··· Records for this exercise
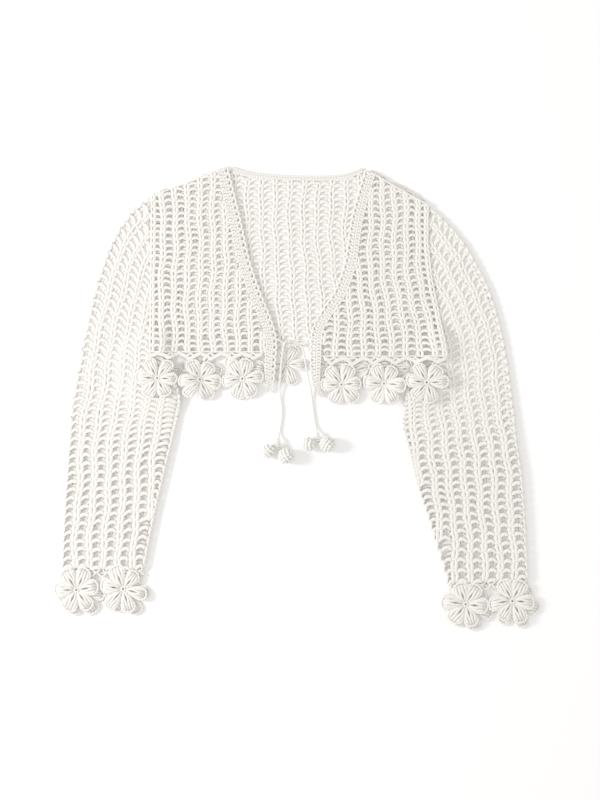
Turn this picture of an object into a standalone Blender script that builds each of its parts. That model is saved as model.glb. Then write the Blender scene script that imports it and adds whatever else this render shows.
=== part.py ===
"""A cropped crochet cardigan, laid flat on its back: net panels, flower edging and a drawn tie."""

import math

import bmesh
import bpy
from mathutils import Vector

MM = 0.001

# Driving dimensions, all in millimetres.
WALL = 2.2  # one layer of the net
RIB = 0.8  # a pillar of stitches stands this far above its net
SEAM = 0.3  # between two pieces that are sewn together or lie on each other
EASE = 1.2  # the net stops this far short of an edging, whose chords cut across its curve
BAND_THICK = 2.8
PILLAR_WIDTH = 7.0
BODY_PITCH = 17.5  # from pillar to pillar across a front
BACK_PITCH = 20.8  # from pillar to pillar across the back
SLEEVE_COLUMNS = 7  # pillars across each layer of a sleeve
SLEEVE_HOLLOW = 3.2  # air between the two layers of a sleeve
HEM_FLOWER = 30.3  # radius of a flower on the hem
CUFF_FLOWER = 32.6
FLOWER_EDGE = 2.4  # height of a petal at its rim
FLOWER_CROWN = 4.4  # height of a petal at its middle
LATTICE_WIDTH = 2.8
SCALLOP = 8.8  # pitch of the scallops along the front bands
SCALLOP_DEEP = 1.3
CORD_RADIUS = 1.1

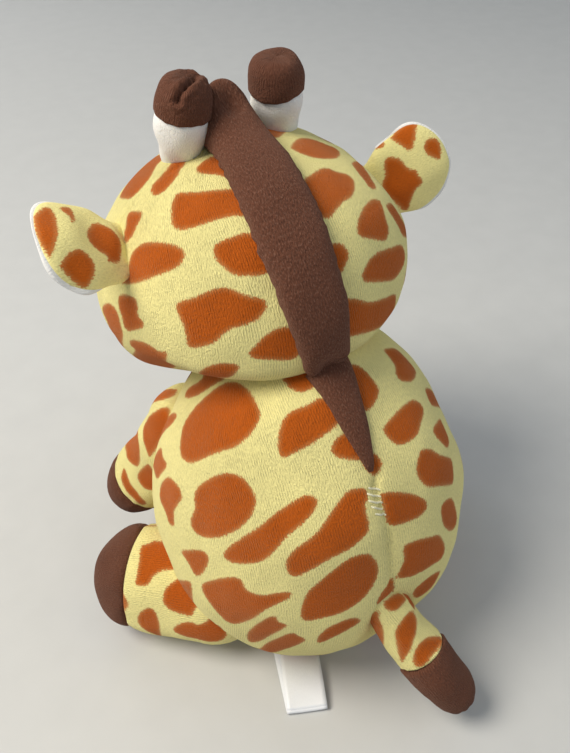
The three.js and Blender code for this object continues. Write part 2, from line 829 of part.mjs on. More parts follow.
······
Task objective:
Copy out the whole listing exactly.

Answer to this problem:
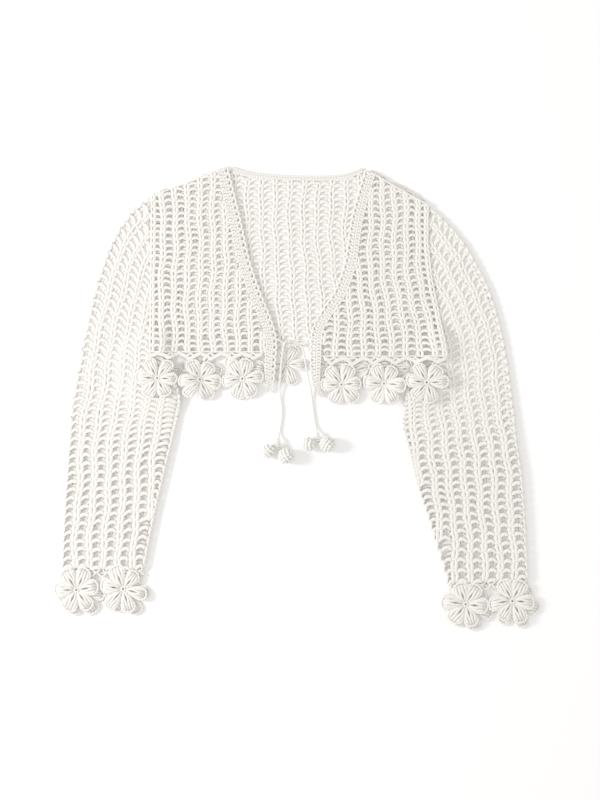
Turn this picture of an object into a standalone Blender script that builds each of its parts. That model is saved as model.glb. Then write the Blender scene script that imports it and adds whatever else this render shows.
=== part.py ===
"""A cropped crochet cardigan, laid flat on its back: net panels, flower edging and a drawn tie."""

import math

import bmesh
import bpy
from mathutils import Vector

MM = 0.001

# Driving dimensions, all in millimetres.
WALL = 2.2  # one layer of the net
RIB = 0.8  # a pillar of stitches stands this far above its net
SEAM = 0.3  # between two pieces that are sewn together or lie on each other
EASE = 1.2  # the net stops this far short of an edging, whose chords cut across its curve
BAND_THICK = 2.8
PILLAR_WIDTH = 7.0
BODY_PITCH = 17.5  # from pillar to pillar across a front
BACK_PITCH = 20.8  # from pillar to pillar across the back
SLEEVE_COLUMNS = 7  # pillars across each layer of a sleeve
SLEEVE_HOLLOW = 3.2  # air between the two layers of a sleeve
HEM_FLOWER = 30.3  # radius of a flower on the hem
CUFF_FLOWER = 32.6
FLOWER_EDGE = 2.4  # height of a petal at its rim
FLOWER_CROWN = 4.4  # height of a petal at its middle
LATTICE_WIDTH = 2.8
SCALLOP = 8.8  # pitch of the scallops along the front bands
SCALLOP_DEEP = 1.3
CORD_RADIUS = 1.1

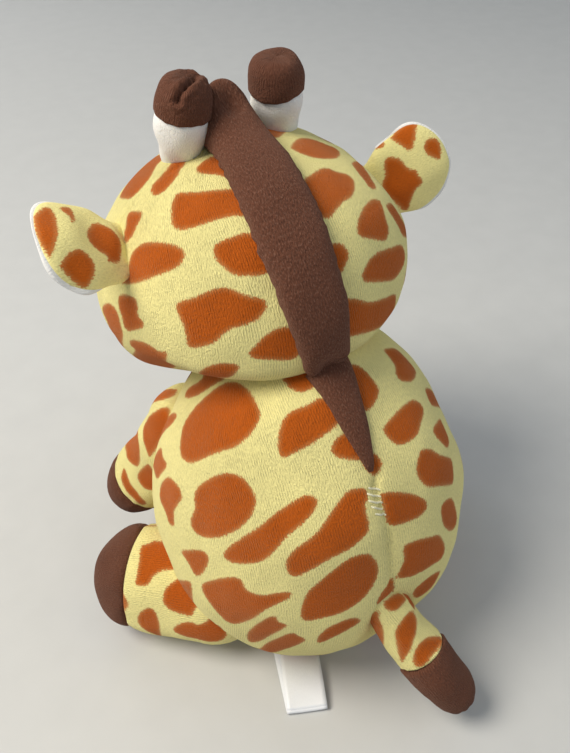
The three.js and Blender code for this object continues. Write part 2, from line 829 of part.mjs on. More parts follow.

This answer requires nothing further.